WHAT YOU SHOULD DO. In the entries that follow, the first line to write out is the one containing "What OpenSCAD source", and the last is the one containing "waist_x = 5.65; // [5.3:0.05:7]". Reproduce that stretch exactly, with nothing before or after it.

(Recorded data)
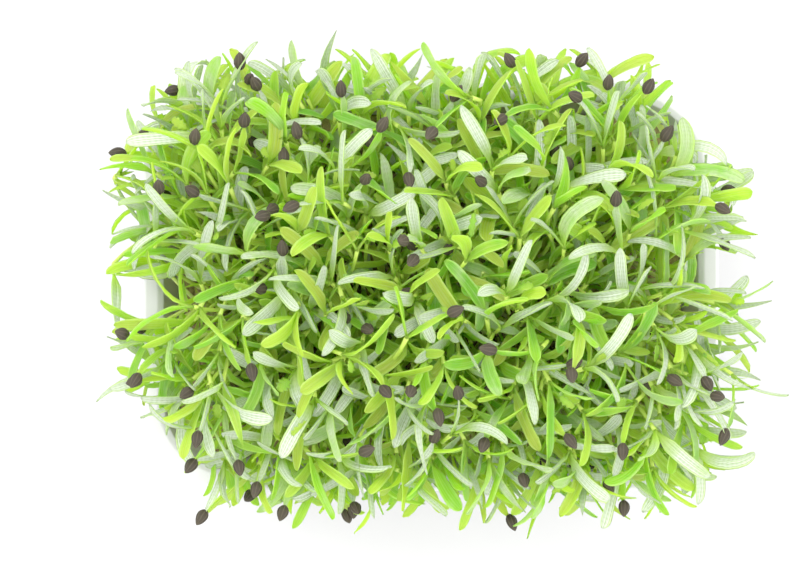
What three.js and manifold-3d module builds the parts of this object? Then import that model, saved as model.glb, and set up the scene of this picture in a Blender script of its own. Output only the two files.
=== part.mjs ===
// A tray of microgreens: a white tray, a block of moist growing medium and the seedlings that stand in it.
// Millimetres, +Z up. The origin is the centre of the tray's flat base, on the surface that it stands on.
// The seedlings grow in pinches of seed. One pinch makes one tuft: a root ball in a plain hole in the medium,
// and the stems, seed leaves and seed husks that grew from it.
import * as THREE from "three";
import { mergeVertices } from "three/addons/utils/BufferGeometryUtils.js";
import Module from "manifold-3d";

const wasm = await Module();
wasm.setup();

// Tray
const RIM_LENGTH = 178; // outside the rim, along X
const RIM_WIDTH = 127; // along Y
const TRAY_HEIGHT = 38;
const BASE_LENGTH = 150;
const BASE_WIDTH = 100;
const RIM_CORNER = 28;
const BASE_CORNER = 16;
const WALL = 1.2;
const RIM_FLANGE = 5;
const RIM_LIP = 4.5;
const RIM_EDGE = 0.8; // taken off the rim's outer edge
const RIM_BEND = 1; // how far under the rim the wall starts to turn outwards
// The rounded edge between base and wall, outside and inside: height, and how far in from the wall.
const BASE_EDGE = [
  [0, 1.6],
  [0.7, 0.5],
  [2.4, 0],
];
const FLOOR_EDGE = [
  [2, 0],
  [0, 1.2],
];
const CORNER_STEPS = 5;

// Growing medium
const MEDIUM_DEPTH = 24;
const MEDIUM_GAP = 0.4; // to the tray
const MEDIUM_BOTTOM = WALL + MEDIUM_GAP;
const MEDIUM_TOP = MEDIUM_BOTTOM + MEDIUM_DEPTH;
const MEDIUM_EDGE = 1; // taken off its upper edge
const MEDIUM_FOOT = 3; // how high the medium reaches its full width
const MEDIUM_FOOT_INSET = 1.3;

// Root balls, one to a tuft
const ROOT_RADIUS = 6;
const ROOT_DEPTH = 7;
const ROOT_TAPER = 0.8;
const ROOT_SIDES = 6;
const HOLE_GAP = 0.4;
const TUFT_COLUMNS = 8;
const TUFT_ROWS = 6;
const TUFT_FIELD_LENGTH = 138; // between the outermost tufts
const TUFT_FIELD_WIDTH = 84;
const FIELD_CORNER = 14; // how far a corner tuft stands from the corner's centre
const TUFT_JITTER = 2.2;

// Seedlings
const STEMS_PER_TUFT = 5;
const MOST_STEMS = 6;
const FOOT_RING = 3.3;
const STEM_SPREAD = 1.04; // how much further out than its foot a stem would end if it didn't lean
const STEM_LEAN = 12; // how far a stem's end would be from there if it lay down
const LEAST_LEAN = 26; // degrees from upright, at the middle
const MORE_LEAN = 30; // added at the canopy's edge
const LEAN_GROWTH = 1.2; // power by which it grows from the middle outwards
const LEAN_RANGE = [-8, 12]; // added to each seedling's lean, in degrees
const LEAN_SPREAD = 0.6; // how far a stem may turn from the common way, in radians
const SPREAD_GROWTH = 0.02; // added to it with each try that found no room
const PARTING = 22; // so far from the middle line a seedling may still lean to the other side
const END_LEAN = 1.5; // how much the seedlings at the two ends lean along X
const PARTING_LEAN = 0.7; // how much they lean along Y everywhere
const CANOPY_TOP = 75; // height of the stems' ends at the middle
const CANOPY_FALL = 17; // how much lower they end at the rim
const CANOPY_HALF_LENGTH = 88;
const CANOPY_HALF_WIDTH = 60;
const TOP_SHIFT = 4; // how far a stem's end may be from its place, along X and along Y
const TOP_RANGE = [-14, 3]; // how far over the canopy a stem may end
const STEM_FOOT_RADIUS = 0.85;
const STEM_TOP_RADIUS = 0.65;
const STEM_STATIONS = [0, 0.45, 1];
const STEM_UPRIGHT = 0.45; // shares of a stem's height over which it stands upright and then leans
const STEM_LEANING = 0.3;
const STEM_STEP = 0.05; // share of a stem over which its direction is measured
const STEM_SINK = 3; // how deep a stem's foot is in the root ball
const CROWN_TOP = MEDIUM_TOP + 22; // below this the stems of one tuft stand close together
const LEAF_LENGTH = 22;
const LEAF_WIDTH = 3.8;
const LEAF_REACH = 22; // how far out from its stem's foot a leaf's tip is, seen from above
const LEAF_THICKNESS = 0.8;
const LEAF_STATIONS = [0.28, 0.76, 1];
const LEAF_WIDTHS = [1, 0.94, 0.42]; // share of the width at each station
const SPEAR_WIDTHS = [1, 0.66, 0.12];
const KEEL_FULL = 1.5; // the keel has its full thickness where this times the share is 1 or more
const SPEAR_SHARE = 0.16; // of the leaves, where the outline and the husks don't decide it
// Ranges for a leaf's angles from its stem's axis, in degrees: open at its foot and droop at its tip.
// Roll, in radians, is how far it may turn about its middle line. Length and width are shares of the
// common leaf's.
const TIP_LEAF = { open: [16, 26], droop: [30, 48], roll: 0.3 };
const FREE_LEAF = { open: [10, 28], droop: [34, 68], roll: 0.5 };
const FREE_LENGTH = [0.82, 1.14];
const FREE_WIDTH = [0.85, 1.12];
const FORK_TURN = 0.9; // how far a stem's two leaves may turn from level, in radians
const HUSK_LENGTH = 5.6;
const HUSK_RADIUS = 1.75;
const HUSK_SIDES = 5;
// A husk's outline: share of its radius, and of its length from the leaf's tip.
const HUSK_OUTLINE = [
  [0, -0.42],
  [0.95, -0.12],
  [0.85, 0.2],
  [0, 0.58],
];

// How the seedlings are kept apart
const STEM_SAMPLES = 12;
const LEAF_SAMPLES = 7;
const EDGE_SAMPLE = 0.42; // of the leaf's width, from its middle line
const CLEARANCE = 2.4; // between the sample points of two tufts
const TRIES = 90;
const SEED = 20634;

// The stand's outline from above, a rectangle with rounded corners: for the seedlings whose places are given
// below, and for all others. These also keep out of two opposite corners, from CUT_BACK outwards.
const OUTLINE_CORNER = 34;
const TIP_OUTLINE = [104, 79];
const FREE_OUTLINE = [99, 70];
const CUT_BACK = [63, 26];
const CUT_ROOM = 200; // square millimetres past it, along X times along Y
// Two thin places at the stand's ends, where it is open down to the rim, seen from above.
const GAPS = [
  [-85, -4],
  [85, 4],
];
const GAP_RADIUS = 7;

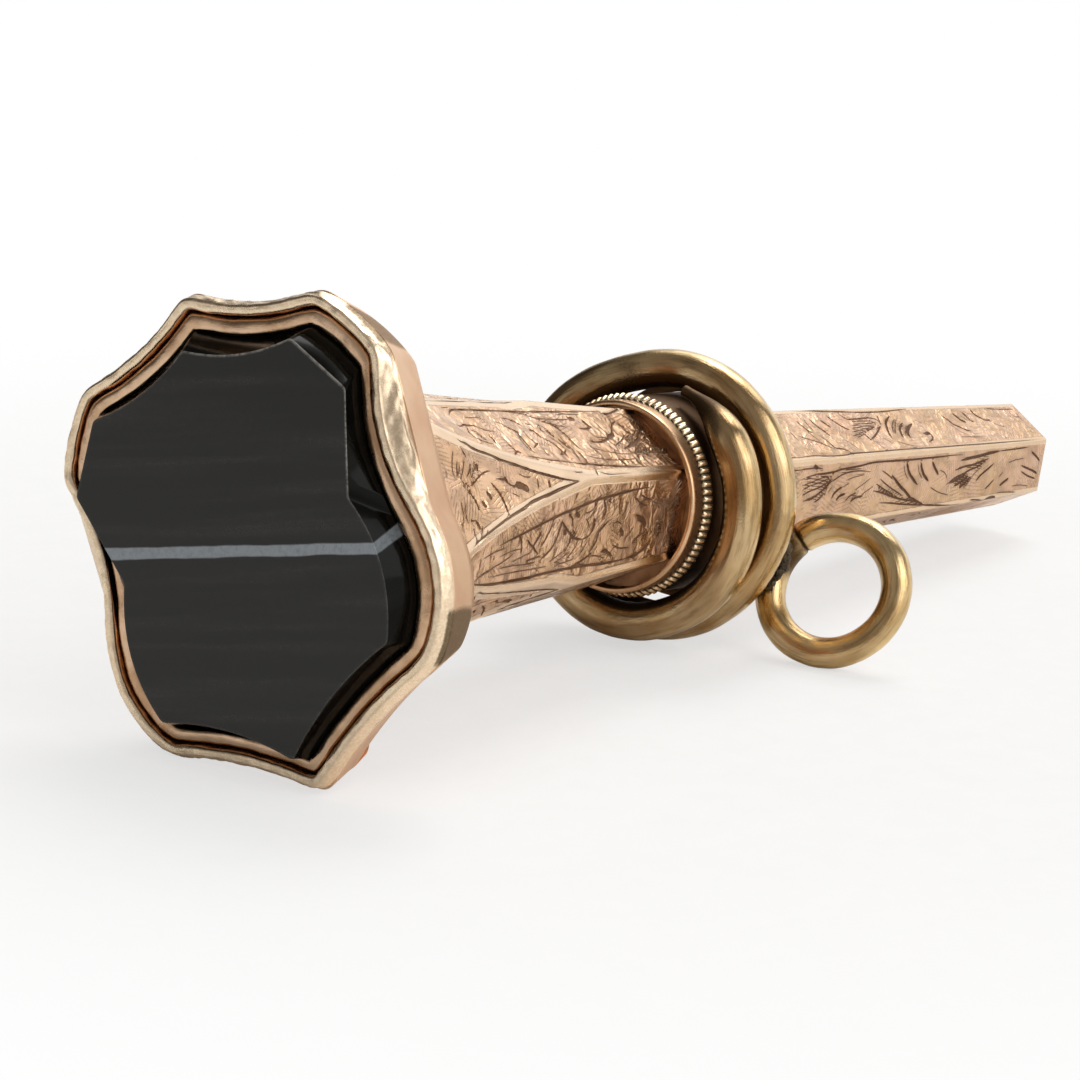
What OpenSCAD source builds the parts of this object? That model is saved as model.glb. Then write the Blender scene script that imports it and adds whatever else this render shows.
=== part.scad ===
// Pocket watch key with a shield shaped seal, a faceted stem and a swivel bow.
// Row frame: origin at the centre of the winding socket's mouth, +Z up,
// +X along the stem towards the mouth. The key lies as it lies on a table.
// Key frame, used by every module: z runs along the stem from the seal to
// the mouth and is 0 there, y points to the foot of the shield outline.

/* [Lying pose] */
// How far the key is rolled onto a lower corner of the seal, in degrees
lie_roll = 26.6; // [0:0.1:40]
// How far the stem dips towards the winding end, in degrees
lie_tilt = 5.3; // [0:0.1:12]

/* [Seal outline] */
// Height of the top point over the stem axis
top_point = 6.7; // [6.2:0.05:8]
// Half width at the inner end of the cut corners
corner_x = 4.2; // [3.6:0.05:4.8]
// Height of the inner end of the cut corners
corner_y = 5.4; // [5:0.05:6]
// Half width at the shoulders
shoulder_x = 5.8; // [5.4:0.05:7]
// Height of the shoulders
shoulder_y = 3.2; // [2.6:0.05:3.8]
// Half width where the side scoops end
waist_x = 5.65; // [5.3:0.05:7]
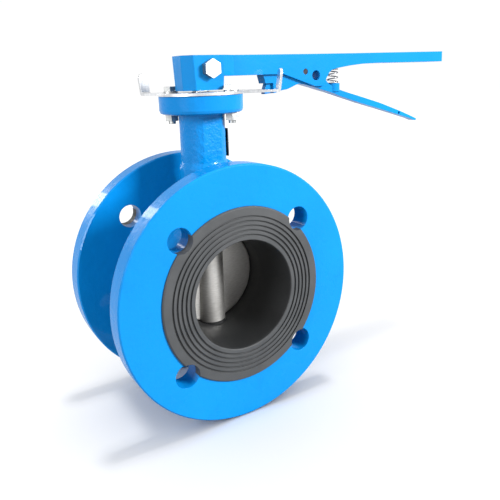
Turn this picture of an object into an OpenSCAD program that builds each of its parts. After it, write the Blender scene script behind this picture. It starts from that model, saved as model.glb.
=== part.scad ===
// Double-flanged butterfly valve with a squeeze-trigger lever.
// Rubber-lined iron body, vertical stem, disc closed at rest, lever along +X.
// Origin: centre of the inlet flange's metal face. The pipe runs along Y, +Z is up the stem.

/* [Flanges and body] */
// outer diameter of both flanges
flange_d = 200; // [190:1:220]
// thickness of each flange
flange_t = 17; // [14:0.5:20]
// distance between the metal faces of the two flanges
face_to_face = 112; // [108:1:130]
// circle of the flange bolt holes
bolt_circle_d = 145; // [143:0.5:160]
// diameter of the flange bolt holes
bolt_hole_d = 19; // [16:0.5:20]
// outer diameter of the barrel between the flanges
barrel_d = 120; // [114:1:124]
// outer diameter of the neck
neck_d = 36.4; // [36:0.2:38]
// diameter of the round top pad
pad_d = 66.6; // [64:0.2:68]
// thickness of the top pad
pad_t = 14.2; // [12:0.2:16]
// height of the pad's top face above the pipe axis
pad_top_z = 149.2; // [146:0.2:156]

/* [Rubber liner] */
// free bore of the liner
bore_d = 80; // [78:0.5:80]
// outer diameter of the liner's tube
liner_tube_d = 100; // [96:1:104]
// outer diameter of the rubber sealing face
rubber_face_d = 136.4; // [130:0.2:140]
// how far the rubber stands out of the metal face
rubber_proud = 1.8; // [1:0.1:2.5]
// depth of the flange recess that holds the rubber
recess_depth = 6; // [4:0.5:8]

/* [Disc and stem] */
// diameter of the disc
disc_d = 79.2; // [76:0.2:79.2]
// thickness of the disc at its rim
disc_rim_t = 4; // [3:0.5:6]
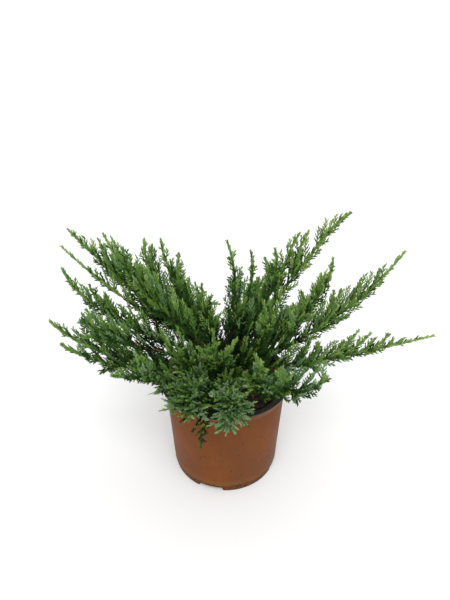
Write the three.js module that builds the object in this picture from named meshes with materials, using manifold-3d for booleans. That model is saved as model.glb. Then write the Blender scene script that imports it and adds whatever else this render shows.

WRITTEN SOLUTION.
What OpenSCAD source builds the parts of this object? That model is saved as model.glb. Then write the Blender scene script that imports it and adds whatever else this render shows.
=== part.scad ===
// Pocket watch key with a shield shaped seal, a faceted stem and a swivel bow.
// Row frame: origin at the centre of the winding socket's mouth, +Z up,
// +X along the stem towards the mouth. The key lies as it lies on a table.
// Key frame, used by every module: z runs along the stem from the seal to
// the mouth and is 0 there, y points to the foot of the shield outline.

/* [Lying pose] */
// How far the key is rolled onto a lower corner of the seal, in degrees
lie_roll = 26.6; // [0:0.1:40]
// How far the stem dips towards the winding end, in degrees
lie_tilt = 5.3; // [0:0.1:12]

/* [Seal outline] */
// Height of the top point over the stem axis
top_point = 6.7; // [6.2:0.05:8]
// Half width at the inner end of the cut corners
corner_x = 4.2; // [3.6:0.05:4.8]
// Height of the inner end of the cut corners
corner_y = 5.4; // [5:0.05:6]
// Half width at the shoulders
shoulder_x = 5.8; // [5.4:0.05:7]
// Height of the shoulders
shoulder_y = 3.2; // [2.6:0.05:3.8]
// Half width where the side scoops end
waist_x = 5.65; // [5.3:0.05:7]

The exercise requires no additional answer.